Live wire: A person who is very active, both mentally and physically, is a live wire.


Lo and behold: This phrase is used to express surprise.


Loan shark: A loan shark lends money at very high rates of interest.


Lock horns: When people lock horns, they argue or fight about something.


Lock the stable door after the horse has bolted: If someone takes action too late, they do this; there is no reason to lock an empty stable.


Lock, stock and barrel: This is an expression that means 'everything'; if someone buys a company lock, stock and barrel, they buy absolutely everything to do with the company.


Long face: Someone with a long face is sad or depressed about something.


Long in the tooth: If someone is long in the tooth, they are a bit too old to do something.


Long shot: If something is a long shot, there is only a very small chance of success.


Long time no hear: The speaker could say this when they have not heard from a person, either through phone calls or emails for a long time.


Long time no see: 'Long time no see' means that the speaker has not seen that person for a long time.


Look after number 1: You are number one, so this idiom means that you should think about yourself first, rather than worrying about other people.


Look after the pennies and the pounds will look after themselves: (UK) If you look after the pennies, the pounds will look after themselves, meaning that if someone takes care not to waste small amounts of money, they will accumulate capital. ('Look after the pence and the pounds will look after themselves' is an alternative form of this idiom.)

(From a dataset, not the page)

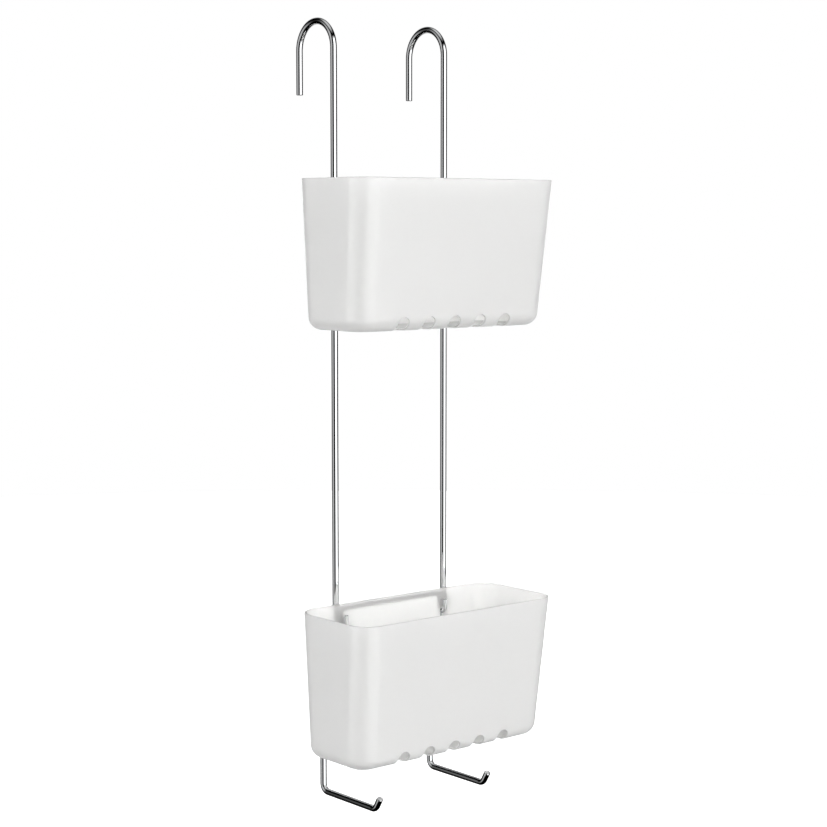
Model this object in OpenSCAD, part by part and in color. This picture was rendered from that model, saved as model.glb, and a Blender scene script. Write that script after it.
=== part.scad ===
// Over-the-screen shower caddy: a bent-wire frame with two lift-off baskets.
// X runs across the caddy, -Y is its front and Z is up. The origin is the point midway between the two
// top hooks where they sit on the edge of the shower screen.

/* [Rods] */
// Diameter of the rod wire
rod_d = 7; // [6:0.5:8]
// Distance between the axes of the two rods
rod_spacing = 149; // [140:1:170]
// Chamfer on every cut end of a wire
end_chamfer = 1; // [0.5:0.1:1.5]

/* [Top hooks] */
// Clear width inside a top hook, which takes the screen
hook_gap = 51; // [40:1:60]
// Straight length of a hook's free leg, below its arch
hook_leg = 45.5; // [30:0.5:60]

/* [Rod feet] */
// How far the rods step back below the lower basket, to touch the screen
step_back = 22.4; // [16:0.2:26]
// Slope of the stepped stretch, from vertical
step_angle = 35; // [25:1:45]
// Centre-line radius of the bends in the step
step_r = 12; // [10:1:16]
// Height from the lower rim down to the start of the step
step_drop = 50; // [45:1:60]
// Height from the lower rim down to the forward leg of a foot hook
foot_drop = 205.6; // [190:0.2:230]
// Length of a foot hook, from the axis of its rod to the start of its upturned tip
foot_reach = 83.2; // [60:0.2:90]
// Centre-line radius of the bend between the rod and its foot
foot_r = 8; // [7:0.5:12]
// Centre-line radius of the bend before the tip
tip_r = 9; // [7:0.5:12]
// Angle that the tip turns up from level
tip_angle = 60; // [45:1:80]
// Straight length of the upturned tip
tip_run = 9.8; // [6:0.2:16]

/* [Basket brackets] */
// Diameter of the bracket wire
bracket_d = 5; // [4:0.5:5.5]
// Height from a basket's rim down to its bracket's crossbar
bar_drop = 6; // [3:0.5:7]
// Centre-line radius of the bracket's upper corners
corner_r = 8; // [6:0.5:8]
// Height from a rim down to the centre of the crooks
crook_drop = 19.9; // [18:0.1:22]
// Centre-line radius of a crook
crook_r = 5; // [4.8:0.1:5.5]
// Height of a crook's tip above the centre of the crook
crook_tip = 8.4; // [6:0.2:9]
// Length of a weld bead
weld_len = 6; // [5:0.5:7]

/* [Baskets] */
// Width of a basket at its rim
basket_w = 265; // [240:1:300]
// Depth of a basket at its rim, front to back
basket_d = 116; // [100:1:140]
// Height of a basket
basket_h = 152; // [120:1:180]
// Wall thickness
wall = 2; // [1.6:0.1:2.2]
// Corner radius at the front of the rim
front_corner_r = 22.5; // [20:0.5:30]
// Corner radius at the back of the rim
back_corner_r = 27.5; // [24:0.5:34]
// Corner radius where the walls meet the rounding of the base
base_corner_r = 22.7; // [18:0.1:26]
// Radius of the rounding between the walls and the base
base_r = 12.8; // [10:0.2:16]
// How far each side wall leans in, from rim to base
side_lean = 6.5; // [3:0.5:12]
// How far the front wall leans in, from rim to base
front_lean = 15.4; // [10:0.2:24]
// How far the back wall leans in, from rim to base
back_lean = 5.2; // [3:0.2:8]
// Gap between the rods and the back of a rim
rod_gap = 0.5; // [0.4:0.1:1]

/* [Basket openings] */
// Width of a hanging slot in the back wall
slot_w = 7; // [6.2:0.1:9]
// Height of a hanging slot
slot_h = 18.3; // [16:0.1:20]
// Height from the rim down to the top of a slot
slot_drop = 21.2; // [20:0.1:23]
// Number of drain arches along the foot of the front wall
drain_count = 5; // [3:2:5]
// Distance from one drain arch to the next
drain_pitch = 34; // [28:1:36]
// Width of a drain arch
drain_w = 15; // [10:1:18]
// Height of a drain arch above the base
drain_h = 14; // [12:0.5:18]
// How far a drain arch runs back into the base
drain_run = 20; // [12:0.5:24]

/* [Places] */
// Height from the seat of the hooks down to the upper basket's rim
upper_drop = 159; // [140:1:200]
// Height from the upper rim down to the lower rim
basket_pitch = 442; // [350:1:600]

/* [Hidden] */
$fn = 64;

chrome = "silver";
frosted = [0.93, 0.94, 0.94, 0.8];

rod_x = rod_spacing / 2;
seam_swell = 0.04;
hook_r = (hook_gap + rod_d) / 2;
hook_z = -hook_gap / 2;                       // centre of a hook's arch
rod_y = -hook_r;
upper_rim = -upper_drop;
lower_rim = upper_rim - basket_pitch;

// The step takes up step_back with two bends and a sloping run between them.
step_run = (step_back - 2 * step_r * (1 - cos(step_angle))) / sin(step_angle);
step_height = 2 * step_r * sin(step_angle) + step_run * cos(step_angle);
shaft_run = hook_z - (lower_rim - step_drop);
shin_run = foot_drop - foot_r - step_drop - step_height;
toe_run = foot_reach - foot_r;

weld_gap = 0.05;                              // air between a rod and the bracket leg beside it
weld_d = 4.8;
leg_x = rod_x - rod_d / 2 - bracket_d / 2 - weld_gap;
leg_run = crook_drop - bar_drop - corner_r;

basket_y = rod_y - rod_d / 2 - rod_gap;       // outer face of the back wall, at the rim
corner_steps = 8;
round_steps = 6;
past = 1;                                     // how far a cutter runs past the face that it opens

// A round bar bent through angle degrees, from the origin up. A positive angle turns it towards -Y.
module bend(d, angle, r) {
    side = sign(angle);
    mirror([0, side < 0 ? 1 : 0, 0])
        translate([0, -r, 0])
            rotate([90, 0, 90])
                rotate_extrude(angle = abs(angle))
                    translate([r, 0]) circle(d = d);
}

// The chamfered end of a wire, on top of its last straight run.
module wire_end(d) {
    cylinder(d1 = d, d2 = d - 2 * end_chamfer, h = end_chamfer);
}

// The seam between a straight run and a bend, covered by a ball a hair wider than the wire, so that the
// two are one solid.
module seam(d) {
    sphere(d = d + seam_swell);
}

// A wire that starts at the origin heading up. Each step is [straight run, bend angle, bend radius].
module wire(d, steps, i = 0) {
    run = steps[i][0];
    angle = steps[i][1];
    r = steps[i][2];
    cylinder(d = d, h = run);
    translate([0, 0, run]) {
        if (i == len(steps) - 1) {
            wire_end(d);
        } else {
            seam(d);
            bend(d, angle, r);
            translate([0, sign(angle) * r * (cos(angle) - 1), r * sin(abs(angle))]) rotate([angle, 0, 0]) {
                seam(d);
                wire(d, steps, i + 1);
            }
        }
    }
}

// One rod: free leg, hook, long shaft, step back to the screen, foot hook and upturned tip.
module rod() {
    free_run = hook_leg - end_chamfer;
    color(chrome) translate([0, hook_r, hook_z - free_run]) {
        rotate([180, 0, 0]) wire_end(rod_d);
        wire(rod_d, [
            [free_run, 180, hook_r],
            [shaft_run, step_angle, step_r],
            [step_run, -step_angle, step_r],
            [shin_run, -90, foot_r],
            [toe_run, -tip_angle, tip_r],
            [tip_run - end_chamfer, 0, 0]
        ]);
    }
}

module left_rod() {
    translate([-rod_x, 0, 0]) rod();
}

module right_rod() {
    translate([rod_x, 0, 0]) rod();
}

// One half of a bracket, on the +X side: half the crossbar, a corner, a leg and its crook.
module half_bracket() {
    bar_run = leg_x - corner_r;
    translate([0, 0, -bar_drop]) rotate([0, 90, 0]) cylinder(d = bracket_d, h = bar_run);
    translate([bar_run, 0, -bar_drop - corner_r]) rotate([90, 0, 0])
        rotate_extrude(angle = 90)
            translate([corner_r, 0]) circle(d = bracket_d);
    translate([leg_x, 0, -bar_drop - corner_r]) rotate([180, 0, 0])
        wire(bracket_d, [
            [leg_run, -180, crook_r],
            [crook_tip - end_chamfer, 0, 0]
        ]);
}

module bracket(rim) {
    color(chrome) translate([0, rod_y, rim]) {
        half_bracket();
        mirror([1, 0, 0]) half_bracket();
    }
}

module upper_bracket() {
    bracket(upper_rim);
}

module lower_bracket() {
    bracket(lower_rim);
}

// A bead of weld in both grooves between a bracket leg and the rod beside it.
module weld() {
    straight = weld_len - weld_d;
    difference() {
        translate([leg_x + bracket_d / 2 + weld_gap / 2, 0, -(bar_drop + corner_r + crook_drop) / 2]) {
            translate([0, 0, -straight / 2]) cylinder(d = weld_d, h = straight);
            for (end = [-1, 1]) translate([0, 0, end * straight / 2]) sphere(d = weld_d);
        }
        translate([rod_x, 0, -step_drop]) cylinder(d = rod_d, h = step_drop);
        translate([leg_x, 0, -step_drop]) cylinder(d = bracket_d, h = step_drop);
    }
}

module welds(rim) {
    color(chrome) translate([0, rod_y, rim]) {
        weld();
        mirror([1, 0, 0]) weld();
    }
}

module upper_welds() {
    welds(upper_rim);
}

module lower_welds() {
    welds(lower_rim);
}

// One level outline of a basket, t of the way down from rim to base and set in by inset all round.
// Points run anticlockwise from the front right corner.
function corner(x, y, r, start) =
    [for (k = [0 : corner_steps]) let (a = start + 90 * k / corner_steps) [x + r * cos(a), y + r * sin(a)]];
function outline(t, inset) =
    let (
        x = basket_w / 2 - side_lean * t - inset,
        front = -basket_d + front_lean * t + inset,
        back = -back_lean * t - inset,
        rf = front_corner_r + (base_corner_r - front_corner_r) * t - inset,
        rb = back_corner_r + (base_corner_r - back_corner_r) * t - inset
    )
    concat(
        corner(x - rf, front + rf, rf, -90),
        corner(x - rb, back - rb, rb, 0),
        corner(-x + rb, back - rb, rb, 90),
        corner(-x + rf, front + rf, rf, 180)
    );
function ring(t, inset, z) = [for (p = outline(t, inset)) [p[0], p[1], z]];

// The rings of a skin that is set in by inset, from its flat base up to the rim.
function skin(inset) =
    let (r = base_r - inset, floor_z = inset - basket_h)
    concat(
        [for (k = [0 : round_steps])
            let (a = 90 * k / round_steps, z = floor_z + r * (1 - cos(a)))
            ring(-z / basket_h, inset + r * (1 - sin(a)), z)],
        [ring(0, inset, 0)]
    );

// The shell of a basket: the outer skin up to the rim, then the inner skin back down to its floor.
module shell() {
    outer = skin(0);
    inner = skin(wall);
    rows = concat(outer, [for (k = [len(inner) - 1 : -1 : 0]) inner[k]]);
    n = len(rows[0]);
    last = len(rows) - 1;
    points = [for (row = rows) each row];
    sides = [for (k = [0 : last - 1], i = [0 : n - 1])
        let (j = (i + 1) % n)
        [k * n + i, (k + 1) * n + i, (k + 1) * n + j, k * n + j]];
    base = [for (i = [0 : n - 1]) i];
    floor_face = [for (i = [n - 1 : -1 : 0]) last * n + i];
    polyhedron(points, concat([base], sides, [floor_face]));
}

// A cutter for one drain arch: a round-headed tunnel from in front of the front wall back into the base.
module drain_arch() {
    r = drain_w / 2;
    back = -basket_d + front_lean + drain_run;
    length = drain_run + front_lean + past;
    translate([0, back, -basket_h + drain_h - r]) {
        rotate([90, 0, 0]) cylinder(r = r, h = length);
        translate([-r, -length, -drain_h - past]) cube([drain_w, length, drain_h + past]);
    }
}

// A cutter for one hanging slot, through the back wall.
module hanging_slot() {
    depth = back_lean + wall + 2 * past;
    translate([-slot_w / 2, past - depth, -slot_drop - slot_h]) cube([slot_w, depth, slot_h]);
}

module basket(rim) {
    color(frosted) translate([0, basket_y, rim])
        difference() {
            shell();
            for (side = [-1, 1]) translate([side * leg_x, 0, 0]) hanging_slot();
            for (k = [0 : drain_count - 1])
                translate([(k - (drain_count - 1) / 2) * drain_pitch, 0, 0]) drain_arch();
        }
}

module upper_basket() {
    basket(upper_rim);
}

module lower_basket() {
    basket(lower_rim);
}

left_rod();
right_rod();
upper_bracket();
lower_bracket();
upper_welds();
lower_welds();
upper_basket();
lower_basket();
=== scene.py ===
"""Looks for the over-the-screen shower caddy: a chrome wire frame and two frosted plastic tubs."""

import math

import bmesh
import bpy
from mathutils import Matrix, Vector


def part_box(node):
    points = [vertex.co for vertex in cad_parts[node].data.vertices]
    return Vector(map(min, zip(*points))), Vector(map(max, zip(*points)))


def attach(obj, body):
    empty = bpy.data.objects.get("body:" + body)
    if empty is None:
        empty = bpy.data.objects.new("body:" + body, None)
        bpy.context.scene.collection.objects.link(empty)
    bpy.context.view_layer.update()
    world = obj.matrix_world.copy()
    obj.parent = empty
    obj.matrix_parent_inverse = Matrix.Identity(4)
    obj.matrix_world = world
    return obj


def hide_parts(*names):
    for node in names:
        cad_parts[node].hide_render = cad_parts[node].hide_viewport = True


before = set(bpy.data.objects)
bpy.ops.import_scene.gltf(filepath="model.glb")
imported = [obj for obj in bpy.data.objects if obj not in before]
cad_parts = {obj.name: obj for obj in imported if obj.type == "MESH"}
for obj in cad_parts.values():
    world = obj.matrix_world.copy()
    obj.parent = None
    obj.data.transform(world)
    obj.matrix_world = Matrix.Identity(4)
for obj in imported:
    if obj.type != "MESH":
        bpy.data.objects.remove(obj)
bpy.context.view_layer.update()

MM = 0.001

# ---------------------------------------------------------------- sizes that the frame can't give, in metres

ROD_R = 3.5 * MM
HOOK_LEG = 45.5 * MM                  # straight end of a hook, down from its arch
STEP_BACK = 22.4 * MM                 # how far the rods step back towards the screen
STEP_ANGLE = math.radians(35)
STEP_BEND_R = 12 * MM
STEP_DROP = 50 * MM                   # from the lower rim to the start of the step
FOOT_BEND_R = 8 * MM
FOOT_REACH = 83.2 * MM                # from the rod's axis to the start of the tip's bend
TIP_BEND_R = 9 * MM
TIP_ANGLE = math.radians(60)
TIP_RUN = 9.8 * MM

BRACKET_R = 2.5 * MM
BRACKET_CORNER_R = 8 * MM
CROOK_R = 5 * MM
CROOK_TIP = 8.4 * MM                  # height of a crook's tip above the centre of the crook
END_ROUND = 0.9 * MM                  # rounding on the cut end of a wire
WELD_RIPPLE = 0.07                    # depth of a bead's ripples, as a share of its radius
WELD_RIPPLES = 3.5                    # number of ripples in half a bead
WELD_SAG = 0.15 * MM                  # how far the ripples bow

WALL = 2 * MM
SIDE_LEAN = 6.5 * MM
FRONT_LEAN = 15.4 * MM
BACK_LEAN = 5.2 * MM
FRONT_CORNER_R = 22.5 * MM
BACK_CORNER_R = 27.5 * MM
BASE_CORNER_R = 22.7 * MM
BASE_R = 12.8 * MM
RIM_ROUND = 0.7 * MM
HOLE_ROUND = 0.35 * MM

SLOT_W = 7 * MM
SLOT_H = 18.3 * MM
SLOT_DROP = 21.2 * MM
SLOT_CORNER_R = 1.2 * MM
DRAIN_COUNT = 5
DRAIN_PITCH = 34 * MM
DRAIN_W = 15 * MM
DRAIN_H = 14 * MM
DRAIN_RUN = 20 * MM
DRAIN_CORNER_R = 2 * MM

FLOOR_Z = -1.6
FLOOR_RADIUS = 8.0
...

Look before you leap: This idiom means that you should think carefully about the possible results or consequences before doing something.


Look on the bright side: If you look on the bright side, you try to see things in an optimistic way, especially when something has gone wrong.


Look out for number one: If you look out for number one, you take care of yourself and your interests, rather than those of other people.


Look what the cat dragged in: This idiom is used when someone arrives somewhere looking a mess or flustered and bothered.


Loose cannon: A person who is very difficult to control and unpredictable is a loose cannon.


Loose lips sink ships: To have loose lips means to have a big mouth, susceptible to talking about everything and everyone. Sinking ships refers to anything from small acquaintances to long and hearty relationships (with friends or a significant other). So when one says loose lips sink ships, one is basically saying if you can't shut up you are going to end hurting people, usually psychologically or emotionally. Loose lips sink ships comes from World War I and/or WWII, when sailors on leave from their ships might talk about what ship they sailed on or where it had come from, or where it was going. If they talked too much (had 'loose lips') they might accidentally provide the enemy with anecdotal information that might later cause their ship to be tracked, and bombed and sunk, hence 'Loose lips sink ships.' Later, it came to mean any excessive talk might sabotage a project.


Lord love a duck: An exclamation used when nothing else will fit. Often fitting when one is stunned or dismayed.


Lose the plot: If someone loses the plot, they have stopped being rational about something.


Lose your lunch: (UK) If you lose your lunch, you vomit.


Lose your marbles: If someone has lost their marbles, they've gone mad.


Lose your shirt: If someone loses their shirt, they lose all their money through a bad investment, gambling, etc.


Love is blind: If you love someone, it doesn't matter what they look like. You will also overlook faults.


Low-hanging fruit: Low-hanging fruit are things that are easily achieved.


Lower than a snake's belly: Someone or something that is lower than a snake's belly is of a very low moral standing.


Lower than a snake's belly in a wagon rut: (USA) If someone or something is lower than a snake's belly in a wagon rut, they are of low moral standing because a snake's belly is low and if the snake is in a wagon rut, it is really low.


Lower the bar: If people change the standards required to make things easier, they lower the bar.


Lower your sights: If you lower your sights, you accept something that is less than you were hoping for.


Luck of the draw: To have the 'Luck of the draw' is to win something in a competition where the winner is chosen purely by chance.